We outnumber them. We have power in numbers. We need a party that represents our point of view: The People's Party. We articulate a vision, simply and straightforwardly, one that answers the REAL NEEDS of the majority of people as opposed to the SUPPOSED WANTS of the people currently being articulated by Dems and Republicans. (First rule of successful marketing: identify a real need and find a product that meets that need).

Utilize the internet to start the ball rolling.

More after I get some sleep. Hope this makes even an iota of sense come morning.

TUC

Mon Nov 28, 07:19:00 AM GMT  
Blogger Sean M. Madden said...

It does make sense, TUC, and I thank you for your continuing to think about what needs to be done. Let's keep the discussion alive.

About a year ago, I was thinking along similar lines as what you have put forth, above. However, with another year's worth of observations of, and considerations concerning, the situation at hand, I am now convinced that the system is beyond repair from within, that the structures of power have become so rotten with corruption as to require rebuilding afresh. To play by the rules of the criminally corrupt is to cede the game to bandits whose power lacks legitimacy.

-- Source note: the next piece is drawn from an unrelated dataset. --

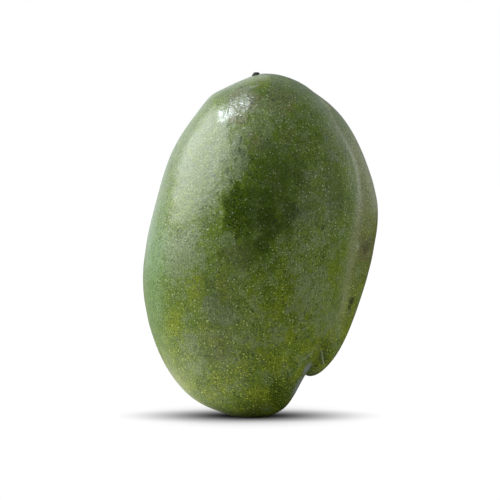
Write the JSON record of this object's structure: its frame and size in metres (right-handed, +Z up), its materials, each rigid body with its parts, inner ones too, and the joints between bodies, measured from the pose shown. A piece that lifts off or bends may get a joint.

Additionally, political parties have prolonged as they have exacerbated the deterioration of our democracy. They are yet one more in a cache of tools of appropriation which serve to divide and conquer us, one from another and within our own selves, in a battle which serves not the embattled pawns below—us—but the ruling powers gaming from on high. Political parties are a sham. I, therefore, cannot advocate participation in a group-thought politics played along party lines, no matter how old or new the party.

Indeed, we have the numbers. This the corporate-political elite know, and have done well to fortify themselves against.

Consider, with regard to the US (note, however, that my purview is democracies wherever they may lie—active, dormant or nonexistent—for I am by nature a citizen of the world of humanity before I am a citizen by convention of, or birth within, a particular nation-state), the willingness of the Democratic Party to close ranks with the Republicans despite two presidential elections having been stolen from under their noses.

Consider this same willingness to close bipartisan ranks with regard to the deceitful response to 9/11, the thoroughly (and typically) un-American censoring of public thought and speech, the widespread corporate-media collusion for purposes of propagating psychological warfare (or domestic psy-ops) on their fellow citizens, the PATRIOT Act, the perpetual War on Terror, the hiding of truth from the citizenry behind an ominous National Security blanket, and, indeed, the turning inside out of all that the United States is meant to embody.

Our government tortures, disappears and assassinates human beings at will, and imprisons even American citizens without due process of law. In short, our government operates outside of the rule of its own and international law, and does so, by and large, with bipartisan support.

These are undeniable indications that the Democrats, as a so-called opposition party, care far more for holding onto their puny share of power (no matter how relative little its worth outside of personal financial and ego considerations) than they do respecting their constituents or the law of the land, to say nothing of higher considerations for humanity or the world in which we all coexist.

Our forebears instilled within us a near religious regard for the "founding fathers" of our nation. Yet, more than two hundred years down the road of national maturation, it is high time we revisit the unspoken axioms and postulates which lie embedded within the Constitution of the United States. This document was created not by gods nor God but by men, enlightened only insofar as their mortal eyes could then see. See far they did, but not with the near-divine eyesight which we have for too long attributed to them.

With hindsight, we can see their vision, even then, was clouded by considerations concerning slavery, by a paternal attitude which trusted not the people, generally, nor the female half of the population. The Electoral College is a remnant, an historical relic, of their legacy, a legacy of distrust of the people and a documented propensity to rig the game in their own perpetual favor.

As with the days of monarchies past, the days of democracy as designed more than two hundred years ago -- during an age which has been called the Age of Enlightenment, the Age of Reason and the Age of Revolution -- are due to expire, to be replaced in our own time by a collective vision which, while still mortal, will empower individuals to take their rightful participating place in their own governance, as is the inalienable right of all citizens of a democracy, a government not of politicians and their corporate patrons, but one of, for and by the people of a nation.

Indeed, this inalienable right exists not as a bestowal or grant, whether within or without a democratic polity, but by its very inalienability, within us all, worldwide.